Hay días que escribo mucho y otros, nada en absoluto, dependiendo del tiempo que me dejan libre mis otras ocupaciones. No tengo preferencias ni problemas en cuanto al horario o lugar de escritura.

No publico todo lo que escribo, ¡qué más quisiera yo! A veces hago cosas tan malas que me daría vergüenza que nadie las viera. Sirven como ejercicio y quizá de base para escritos futuros. Pero son también cosa necesaria, para ayudar a superarte y no perder el sentido crítico. A veces me arrepiento de haber roto y tirado cientos de cosas que me acabaron pareciendo muy malas. Creo que daría algo importante por recuperarlas, pues siempre se podrían rescribir a la luz de la experiencia.

Procuro siempre lograr la variedad, aunque inevitablemente me repita. Yo soy bastante cuadrado de mente. Por ello, si escribo un día la historia cómica de Roma —es un decir— automáticamente contemplo la posibilidad futura de escribir la historia cómica de Asiria, de Babilonia y de todos los imperios habidos y por haber.

Intento evitar la actualidad. No quiero que me pase como a Aristófanes, cuyas comedias lees y te dices: «Esta sátira en su día sería graciosísima, pero yo no me entero de contra quién iba dirigida ni por qué».

A veces puede parecer que respeto pocas cosas o personas, a juzgar por lo que me burlo de ellas. Esto no es así, pero la parodia y la admiración son perfectamente compatibles. Me puedo chunguear de las películas de Kubrick, que me parecen todas excepcionales. Por eso mismo, las he visto muchas veces y las conozco lo suficientemente bien como para parodiarlas con cariño. El desprecio es para aquellas cosas que no recuerdas, de puro vacías.

Siguiendo a Lope, escribo muchas cosas empezando por el final, para lograr la gradación precisa, esencial en las obras de ficción.

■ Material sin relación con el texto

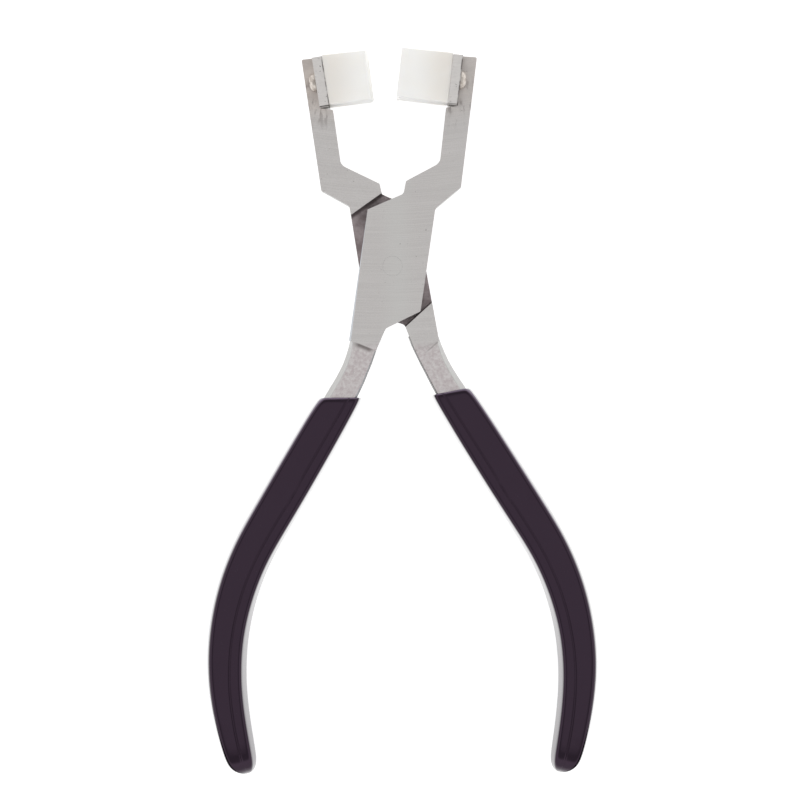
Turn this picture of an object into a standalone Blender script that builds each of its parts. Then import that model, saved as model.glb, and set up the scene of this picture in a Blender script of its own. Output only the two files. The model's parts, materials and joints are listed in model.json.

 No muestro mis escritos a nadie de antemano, ni pregunto opiniones. Es triste, pero cuando lo he hecho no he conseguido nada útil. Puedes someter una novela al juicio de tus amigos y te dirán que sí, que les ha gustado, pero no saben por qué. Ante la pregunta de qué cambiar o cómo mejorar, no te saben decir. Y si la entregas a un especialista, probablemente te sugerirá algún cambio con el que no estarás de acuerdo en absoluto. La literatura es algo personal y todos debemos tener nuestro estilo propio y responsabilizarnos de nuestros errores y fracasos.

Opino firmemente que el secreto de la escritura está en leer cosas buenas, no cualquier cosa. En el aspecto técnico, las ayudas —diccionarios temáticos, concordancias y demás parafernalia— son mucho más útiles de lo que pudiera parecer.

Finalmente, escribo como lo hago, porque no sé hacerlo de otro modo mejor.